Who this Jack Straw was, and what his offences were, does not appear, unless a kind of Wat Tyler against the peace and dignity of the King of Cockneys. One of the leaders of Wat Tyler’s insurrection, indeed, according to some accounts, the next in command, assumed the name of Jack Straw, others being called Wyl Wawe, Jack Shepherd, Tom Miller, and Hob Carter; besides the celebrated priest, John Ball, who began one of his sermons on Blackheath with
“When Adam dolue and Evah span,
Who was then a gentle-man?”
But there was also a Jack Straw hung and quartered in the eighth of Henry the Sixth.

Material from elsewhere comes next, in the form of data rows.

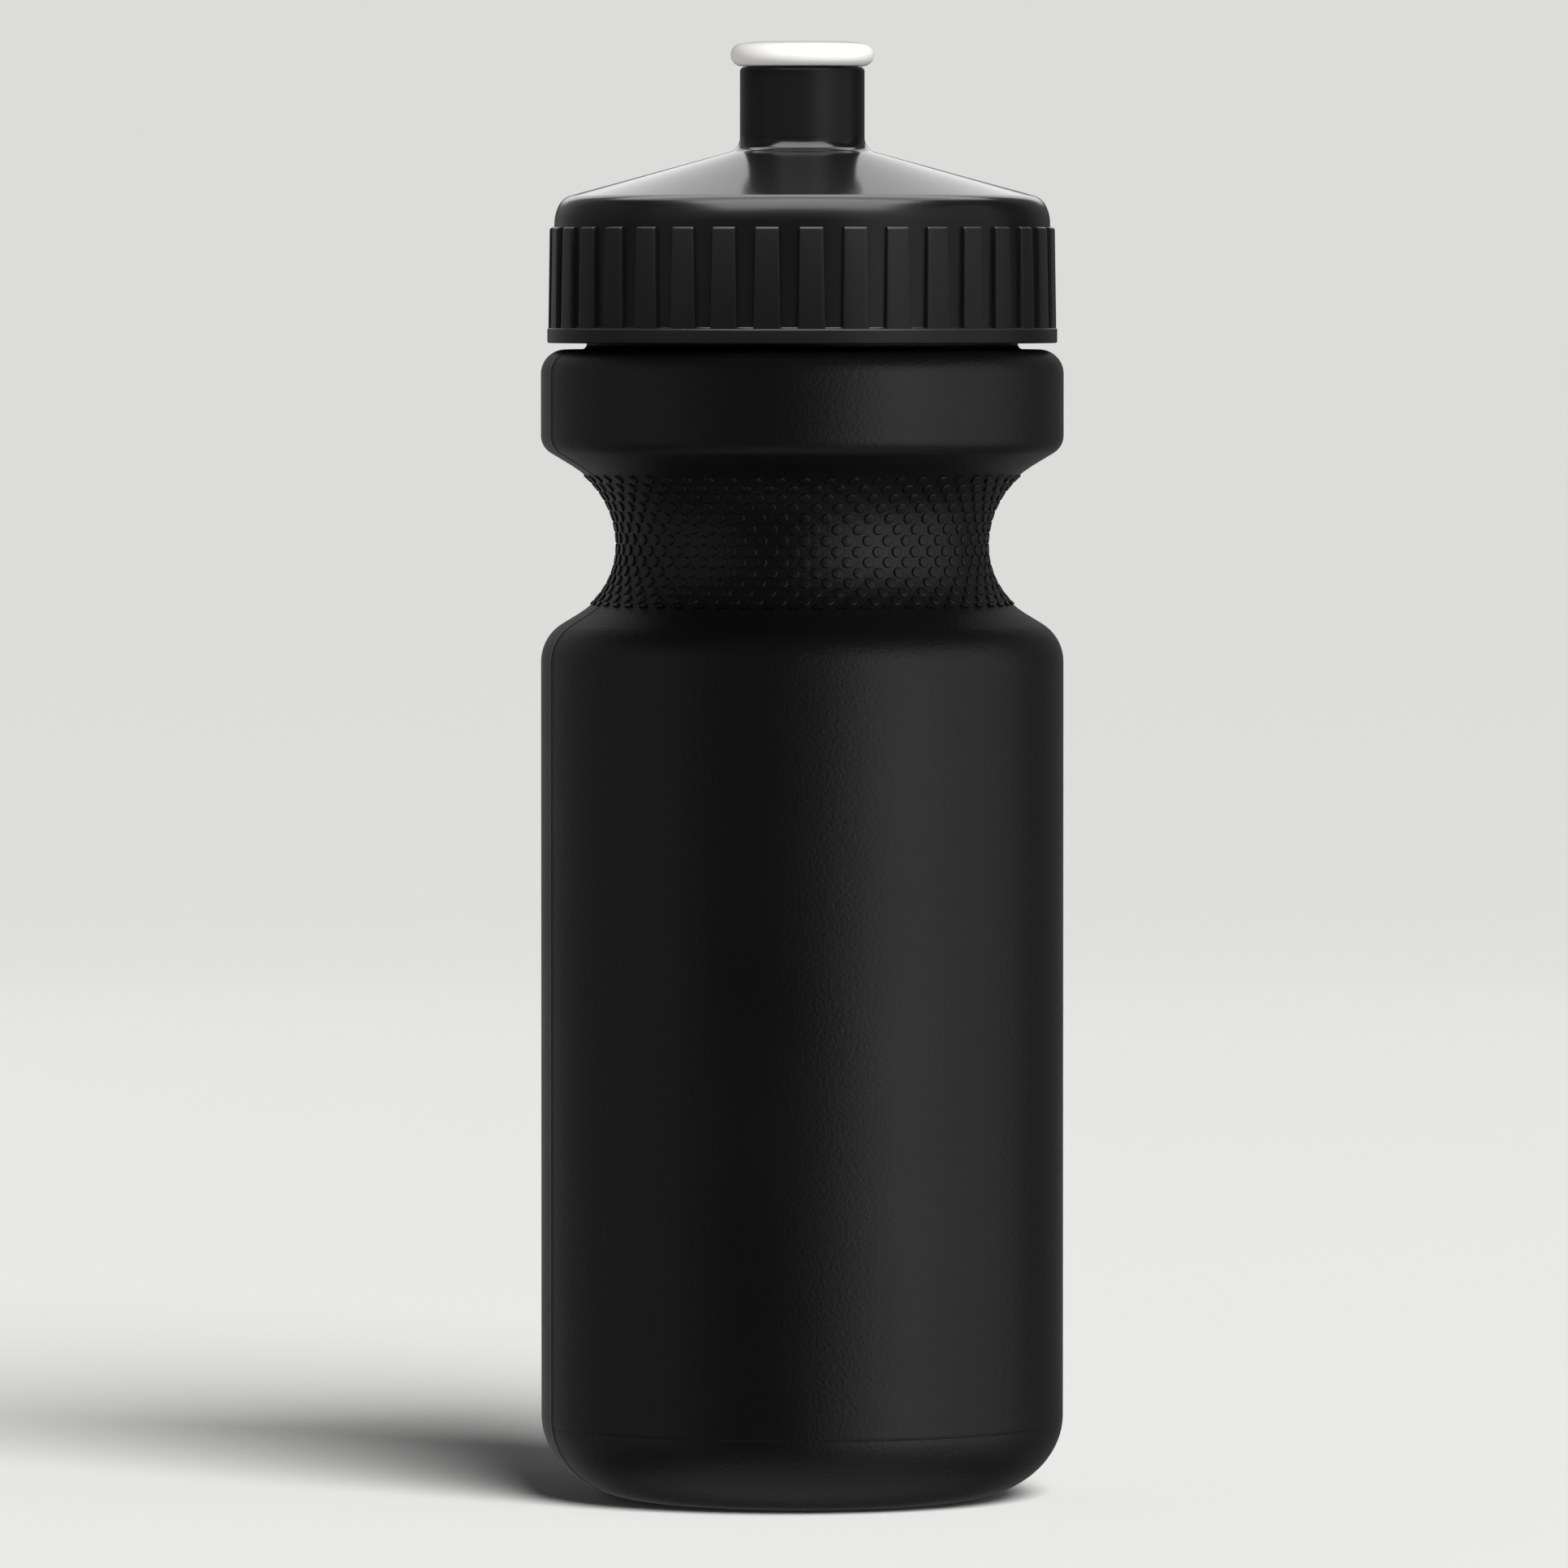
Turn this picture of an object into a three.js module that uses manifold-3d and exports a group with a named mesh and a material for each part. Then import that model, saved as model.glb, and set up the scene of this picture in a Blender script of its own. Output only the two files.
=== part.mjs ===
// A sports squeeze bottle: a blow-moulded bottle with a waisted hand grip, a ribbed screw lid with a chimney
// for the spout, a push-pull valve that slides in the chimney over a fixed pin, and a flat sealing ring that
// the lid presses on the neck's rim.
// Millimetres, +Z up. The origin is the centre of the base, where the bottle stands.
import * as THREE from "three";
import { mergeVertices } from "three/addons/utils/BufferGeometryUtils.js";
import Module from "manifold-3d";

// ---- Driving sizes ----

// Bottle wall
const BODY_RADIUS = 36.5; // fits a 73 to 74 mm bottle cage
const WALL = 1.2;
const BASE_CORNER_REACH = 13.6; // the rounded corner under the wall, across
const BASE_CORNER_HEIGHT = 11.5; // and up
const STANDING_RING_WIDTH = 5;
const BASE_RECESS = 2;
const BASE_RECESS_SLOPE = 40; // degrees
const LOWER_WALL_TOP = 116.8;

// Hand grip: a waist between the lower wall and the collar
const WAIST_RADIUS = 25.85;
const FLARE_ANGLE = 58.8; // degrees from upright, at the steepest part of each flare
const LOWER_SHOULDER_ROUND = 6.2;
const LOWER_WAIST_ROUND = 11.1;
const UPPER_WAIST_ROUND = 13;
const COLLAR_UNDER_ROUND = 2.85;
const COLLAR_STRAIGHT = 8.6;
const COLLAR_TOP_ROUND = 3.4;

// Neck, a 63 mm finish, with a two-start thread
const NECK_RADIUS = 30.1;
const NECK_WALL = 1.8;
const NECK_HEIGHT = 17.4;
const THREAD_STARTS = 2;
const THREAD_LEAD = 8.46;
const THREAD_DEPTH = 1.6;
const THREAD_FOOT_WIDTH = 2.5;
const THREAD_CREST_WIDTH = 1.1;
const THREAD_FADE = 18; // degrees over which each end of a thread runs out
const THREAD_HEAD = 4.1; // from the middle of a neck thread's upper end to the rim
const LID_THREAD_FOOT = 1.8; // from the lid's lower edge to the middle of a lid thread's lower end
const LID_THREAD_SHORTER = 40; // degrees by which a thread of the lid is shorter than one of the neck

// Sealing ring
const RING_THICKNESS = 1.8;

// Lid
const LID_GAP = 0.9; // between the collar and the lid's lower edge
const SKIRT_WALL = 2.4;
const FLANGE_HEIGHT = 2.1;
const FLANGE_PROUD = 1;
const RIB_COUNT = 36;
const RIB_WIDTH = 3.2;
const RIB_DEPTH = 0.65;
const RIB_DROP = 0.5; // from the shoulder's lower edge to the top of a rib
const RIB_TURN = 2; // degrees that the first rib stands to the right of the front
const SHOULDER_ROUND = 5.6;
const SHOULDER_SWEEP = 41; // degrees
const CONE_SLOPE = 15.3; // degrees above level
const TOP_WALL = 1.8;
const LOCATING_RING_WALL = 1.2; // the ring inside the neck that holds the sealing ring in its groove
const LOCATING_RING_DEPTH = 5.5; // below the sealing ring's seat

// Chimney, and the pin that closes the valve
const CHIMNEY_RADIUS = 8.7;
const CHIMNEY_WALL = 1.3;
const CHIMNEY_HEIGHT = 11.6; // above its foot
const CHIMNEY_EDGE = 0.5;
const FOOT_PROUD = 0.5;
const FOOT_HEIGHT = 1;
const CATCH_DEPTH = 0.6; // the catch ring at the top of the bore that keeps the valve in
const CATCH_THICKNESS = 1.2;
const PIN_RADIUS = 2.5;
const PIN_BELOW_LIP = 0.6; // from the top of the lip down to the tip of the pin
const PIN_CHAMFER = 0.5;
const SPOKE_COUNT = 4;
const SPOKE_WIDTH = 1.6;
const SPOKE_THICKNESS = 1.8;
const SPOKE_DROP = 0.85; // from the closed valve down to the spokes
const SLEEVE_DROP = 0.5; // how far the chimney's wall reaches below the cone and the spokes

// Push-pull valve
const PULL_TRAVEL = 7;
const VALVE_WALL = 1.2;
const BEAD_HEIGHT = 2;
const LIP_PROUD = 1.3; // past the chimney
const LIP_HEIGHT = 3.45;
const LIP_ROUND = 1.5; // radius of the lip's edge, across
const LIP_DISH = 0.25; // the fall from the top of the lip to its edge and to its mouth
const MOUTH_LENGTH = 2.6;

// Clearances
const THREAD_CLEARANCE = 0.5; // radial, from a crest to the wall that it faces
const LOCATING_CLEARANCE = 0.4; // radial, from the locating ring to the neck's bore
const RING_CLEARANCE = 0.3; // radial, on both sides of the sealing ring
const SLIDE_CLEARANCE = 0.3; // radial, on the valve and the pin
const FACE_GAP = 0.1; // between faces that touch on the real bottle

// Fineness
const SEGMENTS = 36; // round the axis
const SINK = 0.5; // how far an added rib, spoke or thread reaches into the wall that it stands on

// ---- Places worked out from the sizes ----

const rad = THREE.MathUtils.degToRad;

// A flare turns out of a straight wall on a convex round and into the waist on a concave one, with a straight
// slope between them. Where the wall and the waist are too close for the full slope, the rounds meet earlier.
function flare(convexRound, concaveRound) {
  const drop = BODY_RADIUS - WAIST_RADIUS;
  const rounds = convexRound + concaveRound;
  const angle = Math.min(rad(FLARE_ANGLE), Math.acos(Math.max(0, 1 - drop / rounds)));
  const slope = (drop - rounds * (1 - Math.cos(angle))) / Math.sin(angle);
  const height = rounds * Math.sin(angle) + slope * Math.cos(angle);
  return { angle: THREE.MathUtils.radToDeg(angle), height };
}
const lowerFlare = flare(LOWER_SHOULDER_ROUND, LOWER_WAIST_ROUND);
const upperFlare = flare(COLLAR_UNDER_ROUND, UPPER_WAIST_ROUND);
const waist = LOWER_WALL_TOP + lowerFlare.height;
const collarBottom = waist + upperFlare.height;
const collarTop = collarBottom + COLLAR_STRAIGHT + COLLAR_TOP_ROUND;
const rim = collarTop + NECK_HEIGHT;
const neckBore = NECK_RADIUS - NECK_WALL;

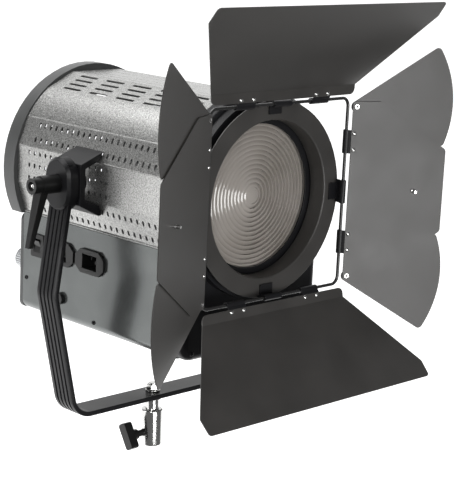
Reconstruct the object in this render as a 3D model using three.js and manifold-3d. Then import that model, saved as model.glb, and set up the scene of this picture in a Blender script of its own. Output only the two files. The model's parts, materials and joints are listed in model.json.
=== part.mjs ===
// LED fresnel spotlight in its yoke, with four barn doors.
// Millimetres. The origin is the centre of the stand receiver's mouth. +Z is up, the light faces -Y,
// and the tilt axis runs along X.

import * as THREE from "three";
import { mergeVertices } from "three/addons/utils/BufferGeometryUtils.js";
import Module from "manifold-3d";

const wasm = await Module();
wasm.setup();

// ---------------------------------------------------------------- driving dimensions

const AXIS_Z = 317; // optical axis above the receiver's mouth
const TILT_Z = 320; // tilt axis above the receiver's mouth
const BARN_Y = -180; // plane of the barn door wires, in front of the tilt axis
const GAP = 0.3; // space between pieces that touch

const SHELL_R = 111.5; // round part of the barrel, about a centre below the optical axis
const SHELL_CENTRE = -3.3;
const SHELL_FRONT = -135;
const SHELL_REAR = 120;
const SHEET = 1.5;

const BOX_HALF = 98; // driver box under the barrel
const BOX_TOP = -53.5;
const BOX_BOTTOM = -166;

const PANEL_FRONT = -152; // front panel of the driver box, under the nose
const PANEL_R = 113; // round top of the front panel
const NOSE_FRONT = -162;
const NOSE_R = 107;
const WELL_R = 86;
const LENS_R = 82;
const LENS_BACK = -137;
const LENS_FACE = -145.5;

const CAP_R = 113.5; // rear cap
const CAP_DEPTH = 24;
const REAR_PANEL = 5; // thickness of the panel under the rear cap
const DIMMER_X = -79;
const DIMMER_Z = -114;
const FOCUS_X = 0;
const FOCUS_Z = -108;
const FOCUS_SHAFT_R = 5.5;
const RAIL_X = 70;
const RAIL_Z = -60;
const RAIL_R = 4;
const CARRIAGE_R = 88;

const YOKE_WIDTH = 32;
const YOKE_THICK = 5.5;
const BAR_Z = -256; // centre of the yoke's cross bar, from the optical axis
const STUD_R = 4.7;
const ARM_X = 141.5; // centre of each arm's upper end
const CAP_INNER = 134.5; // arm caps, from the middle of the yoke
const CAP_OUTER = 148;
const STUD_END = 120; // inner end of the pivot studs

const WIRE_HALF = 102; // centre line of the square wire
const WIRE_R = 1.9;
const HINGE_BORE = 2.25;
const DOOR_SHEET = 1.2;
const DOOR_PLANE = -3.2; // middle of a door's sheet, in front of its wire
const CLIP_AT = 55; // hinge clips, from the middle of a door
const TOP_LEAN = 36.75; // degrees that each door leans out at rest
const BOTTOM_LEAN = 44.75;
const LEFT_LEAN = 23;
const RIGHT_LEAN = 25.4;
const EAR_AT = 93; // ear rivets, from the middle of a narrow door
const EAR_LIFT = 9;
const EAR_R = 114;

const RECEIVER_R = 12.6;
const RECEIVER_BORE = 8;
const LOCK_Z = 16; // lock screw above the receiver's mouth

// ---------------------------------------------------------------- looks

const LOOKS = {
  black: { color: 0x1b1b1c, roughness: 0.5, metalness: 0.0 },
  doors: { color: 0x3c3a38, roughness: 0.55, metalness: 0.1 },
  silver: { color: 0xa9aaa8, roughness: 0.45, metalness: 0.6 },
  grey: { color: 0x5d5f5f, roughness: 0.45, metalness: 0.2 },
  box: { color: 0x6a6d6c, roughness: 0.4, metalness: 0.2 },
  steel: { color: 0xc8c8c6, roughness: 0.2, metalness: 1.0 },
  aluminium: { color: 0xb4b6b8, roughness: 0.35, metalness: 1.0 },
  glass: { color: 0xcfcac2, roughness: 0.05, metalness: 0.0 },
  led: { color: 0xe3c04c, roughness: 0.5, metalness: 0.0 },
};

function addPart(group, name, geometry, look) {
  const mesh = new THREE.Mesh(geometry, new THREE.MeshStandardMaterial(LOOKS[look]));
  mesh.name = name;
  group.add(mesh);
}

// ---------------------------------------------------------------- geometry helpers

function toSolid(geometry) {
  const bare = geometry.clone();
  bare.deleteAttribute("normal");
  bare.deleteAttribute("uv");
  const merged = mergeVertices(bare, 1e-4);
  return new wasm.Manifold(
    new wasm.Mesh({
      numProp: 3,
      vertProperties: new Float32Array(merged.attributes.position.array),
      triVerts: new Uint32Array(merged.index.array),
    }),
  );
}

function toGeometry(solid) {
  const mesh = solid.getMesh();
  const geometry = new THREE.BufferGeometry();
  geometry.setAttribute("position", new THREE.BufferAttribute(mesh.vertProperties, 3));
  geometry.setIndex(new THREE.BufferAttribute(mesh.triVerts, 1));
  return geometry;
}

function join(...pieces) {
  return toGeometry(pieces.map(toSolid).reduce((whole, piece) => whole.add(piece)));
}

function cut(body, ...tools) {
  return toGeometry(tools.map(toSolid).reduce((left, tool) => left.subtract(tool), toSolid(body)));
}

// The smallest convex body round a list of [x, y, z] points.
function hull(points) {
  return toGeometry(wasm.Manifold.hull(points));
}

function block(x0, x1, y0, y1, z0, z1) {
  const geometry = new THREE.BoxGeometry(x1 - x0, y1 - y0, z1 - z0);
  return geometry.translate((x0 + x1) / 2, (y0 + y1) / 2, (z0 + z1) / 2);
}

// Round bars along each axis, from one end to the other.
function rodX(radius, x0, x1, y, z, sides = 32) {
  const geometry = new THREE.CylinderGeometry(radius, radius, x1 - x0, sides);
  return geometry.rotateZ(-Math.PI / 2).translate((x0 + x1) / 2, y, z);
}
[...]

In the eighteenth year of Henry, the Society of Gray’s Inn got into a worse difficulty than paying allegiance to Jack Straw, and that, too, in perfect innocence on their part; but they had a play or disguising, which had been in great part devised by Serjeant John Roe twenty years before. The plot was, that Lord Governance was ruled by Dissipation and Negligence, by whose misgovernance and evil order, Lady Public-weal was put from Governance, which caused Rumor populi, Inward grudge, and Disdain of wanton sovreignetie to rise with a great multitude to expel Negligence and Dissipation, and restore Public-weal again to her estate. It was set forth with rich and costly apparel, with masks and morescoes, and was highly praised. But the proud Wolsey, who was then busying himself about the intended divorce, fancied it reflected on him, and sent in a great fury for the unlucky serjeant, took his coif from him, and sent him to the Fleet prison, together with one of the actors, Thomas Moyle of Kent, who probably gained this unenviable distinction by having excelled in the performance of the character intrusted to him; all the actors were highly rebuked and threatened. After a time the matter was satisfactorily explained, and the captive revellers were liberated.
It was found prudent from time to time to make regulations in respect to these revels, in order to limit the expenses, and, if possible, to check the rivalry between the different societies, and they were not therefore performed every year.